Together, we recognize the purpose for this film and larger research initiative is about respecting and leveraging the voices and wisdom of individuals and communities that have coexisted with non-human life within their homelands for generations. It is about highlighting the deep and complex interrelations and affinities between humans and non-humans. It is about recognizing how tremendous change for a species can be felt by humans in the present, and between generations. It is about realizing what it could mean when an animal was once embedded into the daily lives of many, and is now unknown to a younger generation.

This work is a celebration. It celebrates the story of Inuit and caribou throughout their shared history, highlights the ways in which Inuit are responding and adapting to caribou-related change in the present, and provides insight into how Inuit see moving forward with caribou into the future. It celebrates the power of Inuit-led research, conservation, partnerships, and visions for understanding an ecological and wellbeing issue. And it celebrates Inuit self-determination, self-representation, and control over their knowledge, wisdom, lived experiences, lands, wildlife, and stories.

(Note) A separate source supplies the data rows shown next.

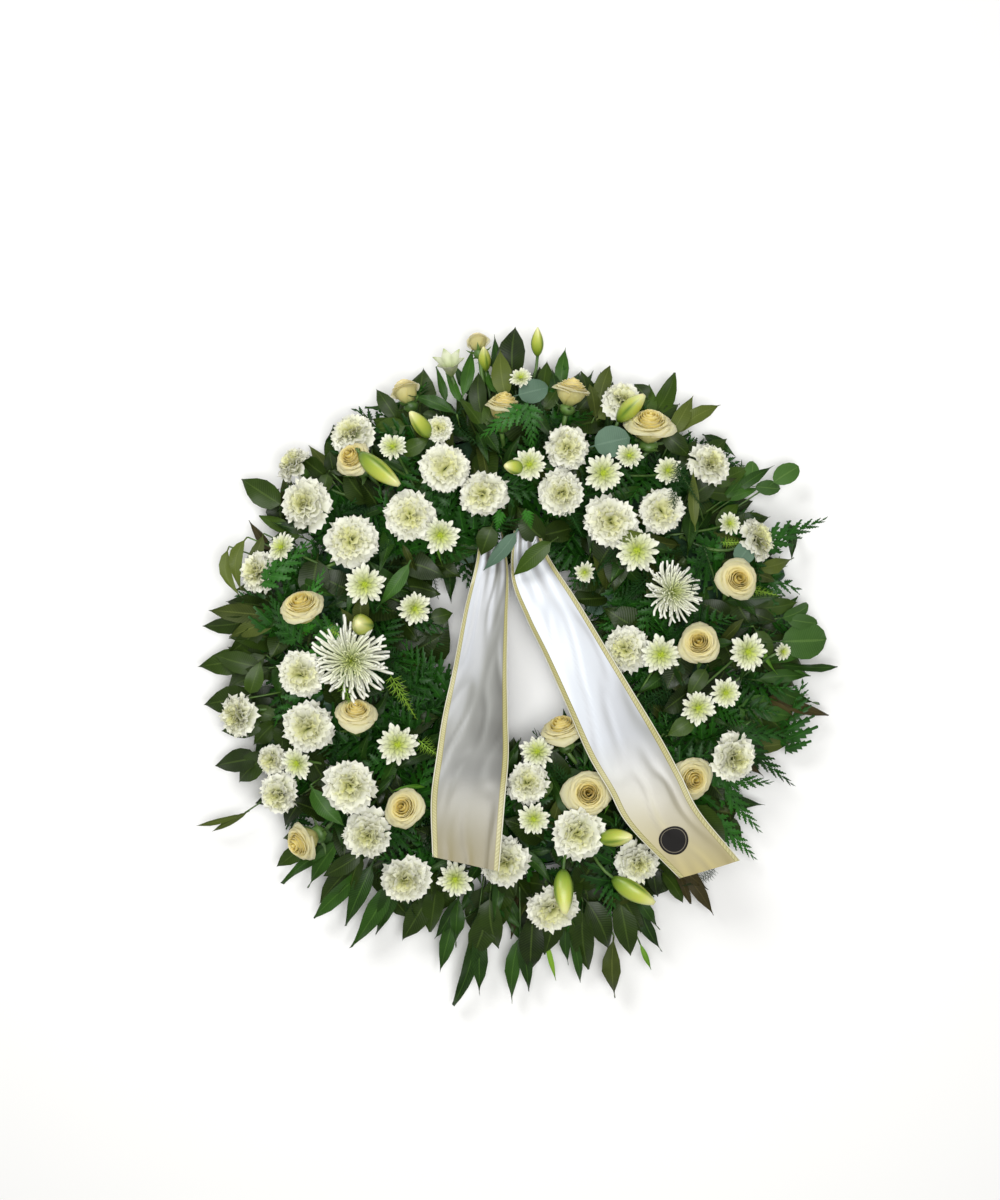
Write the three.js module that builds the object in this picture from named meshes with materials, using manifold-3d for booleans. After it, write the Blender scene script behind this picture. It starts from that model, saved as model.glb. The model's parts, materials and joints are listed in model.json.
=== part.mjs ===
// Memorial wreath lying on its tray: flowers and greenery pushed into a wet-foam ring.
// Millimetres. +Z is up, +Y is the top of the wreath as it is hung or read, +X its right.
import * as THREE from "three";
import { mergeVertices } from "three/addons/utils/BufferGeometryUtils.js";
import Module from "manifold-3d";

const wasm = await Module();
wasm.setup();

// ---- driving dimensions ----
const GAP = 0.35; // clearance between neighbouring pieces
const RING_MEAN = 250; // radius of the middle of the foam ring
const FOAM_WIDTH = 104;
const FOAM_TOP = 62; // height of the foam's crown above the surface
const FOAM_CROWN = 5; // how far the crown rises between its two top edges
const FOAM_SHOULDER = 22; // depth of the bevelled shoulders below the crown
const FOAM_BEVEL = 18; // width of the bevelled shoulders
const TRAY_WALL = 3;
const TRAY_HEIGHT = 22;
const TRAY_CLEARANCE = 3; // between the foam and the tray's walls
const TRAY_FLARE = 2; // the walls lean out by this much
const RING_SIDES = 40;
const MOUND_BASE = 38; // the flower heads stand on a mound around the ring
const MOUND_RISE = 92;
const MOUND_REACH = 175;
const STEM_CROWD = 0.26; // how far a flower's offset from the ring's middle carries to its stem's foot
const STEM_DEPTH = 30; // how deep a stem is pushed into the foam
const FORK_HEIGHT = 10; // a branched stem forks this far above the foam
const STEM_LAP = 3; // how far a branch runs into its fork, so that they join
const NECK_LAP = 5; // how far a stem runs into its head
const RIBBON_WIDTH = 90; // about the middle of a ribbon's length
const RIBBON_THICK = 0.9;
const SEAL_RADIUS = 20;
const SEAL_THICK = 0.8;
const SEAL_SINK = 0.5; // how far the seal's underside reaches into the bow of the ribbon
const TWIG_RADIUS = 318; // the greenery's twigs run round the outside of the tray
const TWIG_HEIGHT = 28;
const TWIG_THICK = 2;
const TWIG_ROOT = { radius: 285, height: 44 }; // where a twig's stub is pushed into the foam

// ---- layout: angles in degrees round the ring from +X, radii and heights in mm ----
// roses: angle, radius, lift above the mound, head radius, extra outward lean
const ROSES = [
  [97, 430, 4, 18, 12],
  [113, 385, 0, 25, 22],
  [93, 330, 0, 27, 8],
  [78, 360, 2, 26, 14],
  [59, 355, 2, 31, 0],
  [130, 340, -2, 30, 6],
  [169, 295, 2, 31, 4],
  [202, 235, 0, 28, -4],
  [235, 260, 0, 28, 8],
  [222, 390, 0, 30, 0],
  [18, 315, 2, 30, 4],
  [2, 250, 2, 31, 0],
  [324, 295, -14, 29, 0],
  [297, 218, -8, 29, 0],
  [300, 130, -4, 28, 0],
];

// carnations: each row is one stem with its heads: angle, radius, lift, head radius, extra lean
const CARNATIONS = [
  [[127, 375, 0, 28, 8], [140, 400, 0, 26, 14]],
  [[145, 352, 0, 33, 0], [163, 370, -2, 28, 12]],
  [[146, 270, 2, 34, 0]],
  [[128, 235, 0, 32, 0]],
  [[111, 268, 0, 32, 0], [109, 322, 2, 18, 0]],
  [[102, 220, 0, 32, 0]],
  [[76, 285, 2, 31, 0], [67, 375, -4, 27, 0]],
  [[74, 225, 0, 29, 0]],
  [[54, 220, 0, 33, 0], [44, 275, 0, 30, 0]],
  [[44, 370, 0, 28, 0], [25, 365, 0, 28, 30]],
  [[1, 152, -16, 30, 0]],
  [[334, 330, 0, 32, 8]],
  [[186, 293, 0, 32, 0], [200, 300, 0, 33, 0]],
  [[193, 392, 0, 30, 8], [211, 380, 0, 28, 0], [204, 368, -12, 22, 0]],
  [[219, 290, 2, 34, 0], [231, 320, 0, 32, 0]],
  [[244, 345, 0, 32, 0]],
  [[267, 288, -12, 32, 0], [278, 355, 0, 33, 0]],
  [[275, 180, -6, 26, 0]],
  [[289, 260, 2, 33, 0], [300, 335, -12, 27, 0]],
];

// spray daisies: each row is one branched stem, same columns
const DAISIES = [
  [[156, 350, 0, 21, 10], [156, 225, 4, 28, 0], [157, 152, -2, 23, 0]],
  [[121, 325, 8, 19, 0], [123, 190, 0, 26, 0]],
  [[86, 255, 6, 23, 0], [64, 270, 4, 27, 0], [60, 308, 0, 18, 0], [50, 322, 0, 19, 0]],
  [[40, 215, 2, 29, 0], [31, 340, 0, 16, 0], [49, 145, -6, 14, 0]],
  [[359, 198, 0, 26, 0], [360, 315, 2, 25, 0], [349, 290, 0, 21, 0], [343, 258, 4, 22, 0]],
  [[282, 142, -4, 23, 0], [276, 228, 2, 21, 0]],
  [[207, 335, 0, 22, 0], [218, 205, 0, 28, 0], [255, 320, 0, 24, 0]],
];

// spider chrysanthemums: one head a stem
const SPIDERS = [
  [183, 225, 0, 52, 0],
  [21, 225, 4, 40, 26],
];

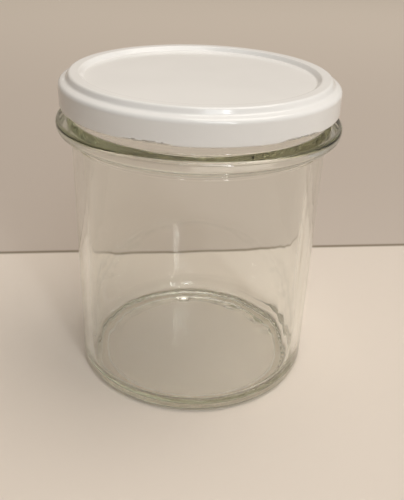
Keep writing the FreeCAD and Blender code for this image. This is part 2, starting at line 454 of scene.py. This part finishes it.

My role in documenting, exploring, and sharing Inuit voices has been an honour and one that I will carry with me for the rest of my life. I was privileged to travel across the incredible Labrador landscape that so few Canadians have ever seen, visit so many communities, and work among the most resilient and inspiring people I’ve ever met. I was also truly lucky to see caribou – this single animal has taught me so much about love and loss, uncertainty and hope, and the importance of celebrating the linkages between the past, present, and future. I feel I have come to know these animals and what they symbolize for the communities living alongside them.

This film is deeply important to me, my team, and the communities that made this work possible because it shares how the decline of a species is directly tied to human culture, well-being, and sovereignty. This work also shows the power of uniting leading-edge film and research, and what this blend means for co-producing knowledge alongside communities in ways that are comprehensive, emotional, and engaging.

When watching HERD, I hope others can get a glimpse into the daily experiences of people living on the frontlines of ecological change, what the loss of an entire cultural experience can mean for younger generations, and the importance of Indigenous leadership for wildlife management and sustained connections between people and caribou into the future.